For college students who, between 1970 and 1985, were “inspired” to protest against the laws for the teaching of Spanish as a regular subject, the protest on the part of their ancestors against the eider imposition of compulsory English in the Filipino funded educational system, which in the early decades of 1900 was more Filipino than the Anglicized colonial that it is now, could come as a surprise if not a trauma of sorts aside from being a beautiful lesson on U.S. WASP machiavellian and sectarian agenda over the Philippine of today.

This is why nobody among the Filipino youth of today who are supposedly “educated” because they supposedly speak and think in Americanese, can
remember, even in the vague manner that they are made to remember Rizal, such other great Filipino Freedom fighters like Macario Sacay y De Leon such great Filipino women like Librada Avelino and Rosa Sevilla de Alvero.

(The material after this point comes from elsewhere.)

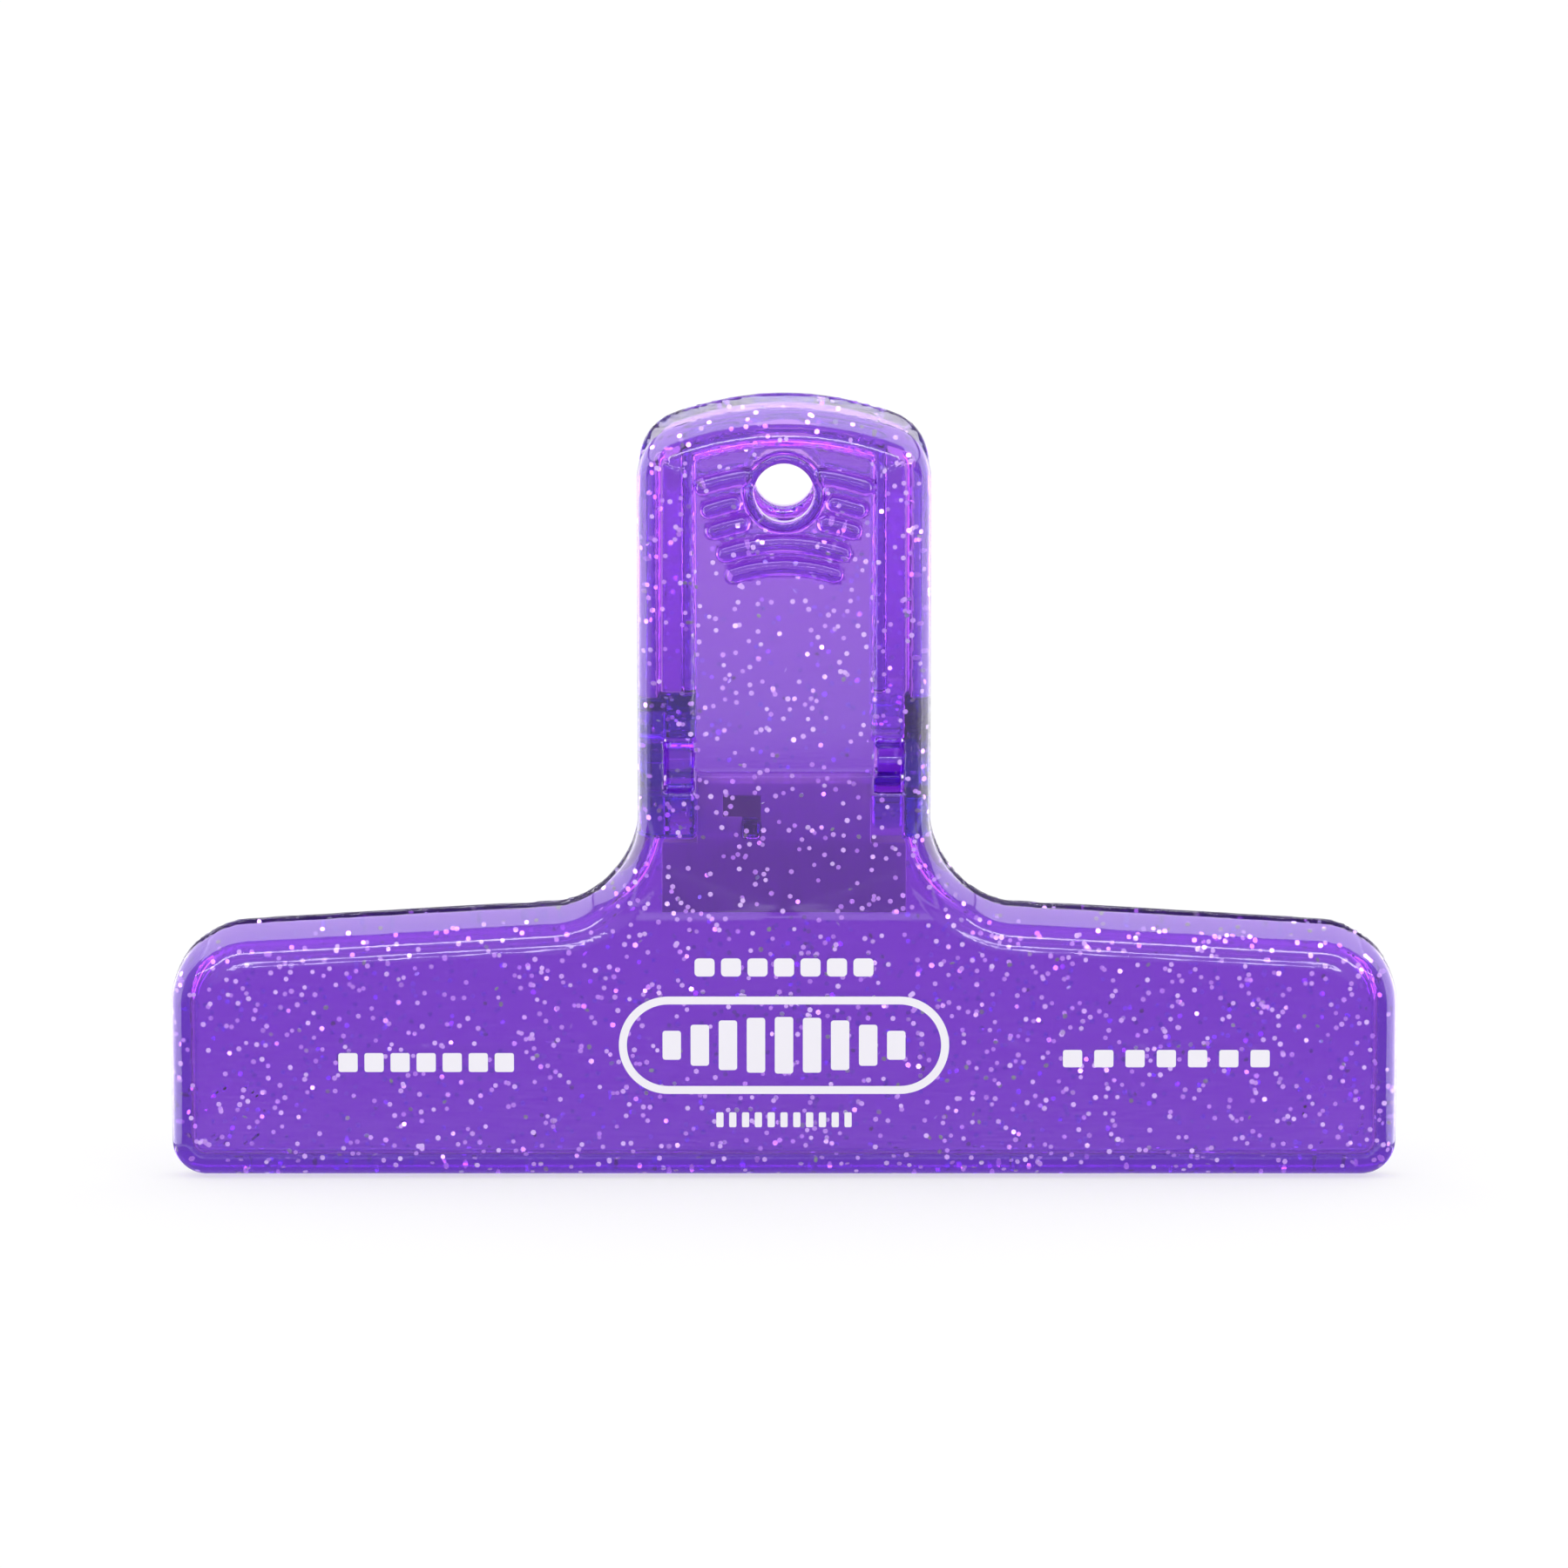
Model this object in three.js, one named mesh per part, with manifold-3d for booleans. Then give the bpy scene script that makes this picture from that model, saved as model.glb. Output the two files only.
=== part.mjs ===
// A wide paper clip that hangs on a hook. Two identical translucent jaws, each one moulding
// with its handle, turn on stubs that snap into open sockets. A steel leaf spring sits
// between them in the neck and keeps the lips shut.
//
// Millimetres, +Z up. X runs along the jaws and Y from front to rear. The origin is in the
// middle, under the closed lips. Every shape is made for the front jaw, which lies at Y < 0.
// The rear jaw is the same moulding turned half a turn about Z.
import * as THREE from 'three';
import { mergeVertices } from 'three/addons/utils/BufferGeometryUtils.js';
import Module from 'manifold-3d';

const wasm = await Module();
wasm.setup();

const degrees = Math.PI / 180;

// Outline of one jaw, seen from the front
const JAW_WIDTH = 153;
const LOWER_CORNER_RADIUS = 4.3;
const UPPER_CORNER_RADIUS = 9.5;
const WING_TOP = { x: 30, z: 33.6 }; // a point on the sloping top edge of the wing
const WING_SLOPE = 3.2 * degrees;
const NECK_FILLET_RADIUS = 10.9;
const HANDLE_WIDTH = 36.4;
const HANDLE_CORNER_RADIUS = 4;
const HANDLE_TOP_RADIUS = 40.2;
const GRIP_CENTRE_Z = 56.5; // the top edge and the grip bars are arcs about this height
const OUTLINE_STEPS = 5; // half the chords in each arc

// Side profile: the outer face is two flat planes that meet at a crease across the neck
const CREASE_Z = 33.3;
const CREASE_Y = -5.9;
const JAW_LEAN = 4 * degrees;
const HANDLE_LEAN = 8 * degrees;
const FACE_THICKNESS = 2;
const RIM_THICKNESS = 2.6;
const EDGE_ROUND = 2.4;
// The lower edge is lowest where its rounding ends, and that line lies at Z = 0
const JAW_BOTTOM_Z = -EDGE_ROUND * Math.sin(JAW_LEAN);
const SLAB_DEPTH = 24; // deep enough to pass the middle plane anywhere

// Free edge of the rim, from the lip to the tip of the handle
const LIP_GAP = 0.2; // from the lip to the middle plane
const LIP_HEIGHT = 3;
const RIM_DEPTH = 3.4; // from the outer face, from the crease upwards
const TIP_Z = 99;

// Pivot: a stub on the thin ear turns in the open socket of the thick ear
const PIVOT_Z = 52.1;
const EAR_BOTTOM_Z = 43.2;
const EAR_TOP_Z = 62;
const EAR_RADIUS = 4.5;
const EAR_HEEL_Y = -2.8; // where the lower edge turns up to the round end
const STUB_EAR = { from: 15, to: 17.2 }; // in +X
const SOCKET_EAR = { from: -14.6, to: -11.2 };
const SOCKET_ROOT = { from: -16.9, to: -11.2 }; // the thick ear is wider where it meets the face
const ROOT_GAP = 3; // from the wide part of the ear to the middle plane
const STUB_RADIUS = 2;
const STUB_END_X = 11.6;
const SOCKET_RADIUS = 2.35;
const SNAP_OPENING = 3.4;
const EAR_CLEARANCE = 0.5;

// Windows in the face in front of each stub and socket
const WINDOW = { fromX: 11.2, toX: 14.9, bottomZ: 48.6, topZ: 55.6, endY: -4 };

// Hook inside the neck: its stem fills the narrow part of the slot in the spring's arm, and
// its head, which passes through the wide part, keeps the arm from leaving the jaw
const HOOK_Z = { bottomZ: 43, topZ: 45.1 };
const HOOK_STEM = { fromX: -5, toX: -3.1 };
const HOOK_HEAD = { fromX: -7.2, toX: -3.1, outerY: -2.4, innerY: -1.4 };

// Thumb recess with its grip bars and the ring round the hanging hole
const RECESS = { halfWidth: 11.25, bottomZ: 51.2, topRadius: 35.8, depth: 0.6 };
const GRIP_BAR_WIDTH = 2.1;
const GRIP_BARS = [
  { radius: 21.7, fromX: 0, toX: 7.3 },
  { radius: 24.5, fromX: 0, toX: 8.3 },
  { radius: 27.6, fromX: 4.2, toX: 9.6 },
  { radius: 30.3, fromX: 5.2, toX: 10.3 },
  { radius: 33.3, fromX: 3.7, toX: 11.1 },
];
const HOLE_Z = 86.5;
const HOLE_RADIUS = 3.7;
const RING_RADIUS = 4.9;
const RING_DEPTH = 6;

// Stiffening ribs inside the handle
const RIB = { fromX: 11.2, toX: 12.5, bottomZ: 61.1, topZ: 91.4, depth: 1.4 };
const ARC_RIB = { radius: 37, thickness: 1 };

// Leaf spring
const SPRING_THICKNESS = 0.6;
const SPRING_BEND_RADIUS = 1.5;
const SPRING_BEND_Z = 48.4;
const SPRING_ARM_LEAN = 22.8 * degrees; // of the upper part of each arm, towards the bend
const SPRING_KNEE = { y: 3.9, z: 43 };
const SPRING_FOOT = { y: 3.4, z: 33.4 };
const SPRING_BEND_WIDTH = 21.6;
const SPRING_FOOT_WIDTH = 30.4;
const SPRING_SHOULDER_Z = 42;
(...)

For, indeed, those who have been deliberately mis-educatedver in English today aside from having been deliberately misled with regard the history of their own country during the American military regime, the idea of having Filipinos that were definitely against the imposition of English as the medium of education and as an official language of these islands can become a real rediscovery.

We say this because we know that the brainwashing that has been perpetrated, brainwashing in the guise of “education” in English, has been so successful that it has left almost every other Filipino with nothing but total ignorance about their personal and collective past, their own national identity and distant from the culture and the ture freedom and liberty that they should feel and live in the name of their own dignity as a people that has the right to be free and respected in its sovereignty.

And these great Filipinos have been deliberately been erased from the actual list of illustrious Filipinos worth remembering because they belong to that Spanish-speaking pleyade of national heroes who resisted the scientifically and sectarianly cruel U.S. WASP invasion and conquest. Thus, in the Filipino´s struggle for liberty in the sphere of education, (an education that should connect with his original national identiy and true culture, it is enough to remember, even if only as a new beginning, the singular case of Librada Avelino, wose life and work is fortunately and sufficiently well documented in the form of a book and other published references.

Spanish and Tagalog were the official languages of their 1898 República de Filipinas and they must have somehow learned that this first expression and symbol of freedom and independence of their fathers was cruelly destroyed by an English speaking neocolonialist enemy and tormentor; the invading American forces between 1898 and 1907.

The ordinary Filipino as well as the well-to-do Filipino of those times were never asked what they had as their common language. The conquering Americans of that era would, anyway, ignore whatever opinion they may have had in the matter of medium of instruction in the public and private schools and in the matter of official languages to be used by the military government that would extract taxes from them.

The Americans, with nary a by-your-leave simply imposed, in the most unilateral and cruel means, the use of English upon Filipinos who would want an education or a job in their own country. As a matter of fact, those Filipinos upon whom English was unilaterally forced upon, were a virtually stateless people when they lost their own Primera República and unfortunately fell under the military yoke of American rule over these islands. What American Governor-General or Commisioner would bother to ask them in, say, a plebiscite, if they wanted English to be their language in lieu of Spanish and their principal native languages like Tagalog, Cebuano and Ilocano?

Aside from Modesto Reyes, the labor leader that published and edited the bi-monthly review ISAGANI in 1924, who questioned the right of the American neocolonizers “to erase Spanish and force upon them their English language”, there was another prominent Filipino personality, this time a woman educator in Librada Avelino and the founder of the Centro Escolar de Señoritas, who defied the American Director of “Education” in these Islands that ordered her school closed down because it continued using Spanish as its medium of instruction in almost all subjects.

There were, indeed, many other educators like Librada Avelino that defied the sectarian imposition of English upon their schools. Some of them were the President and body of eminent professors of the famous Liceo de Manila, headed by the reknowned botanist Dr. Leon María Guerrero and seconded by educators like Enrique Mendiola (after whom Calle Mendiola was called).

Then, there were the founders of the Colegio de Manila (Manila U., today) and the Instituto de Mujeres in the persons of Don Mariano Jhocson and Rosa Sevilla de Alvero.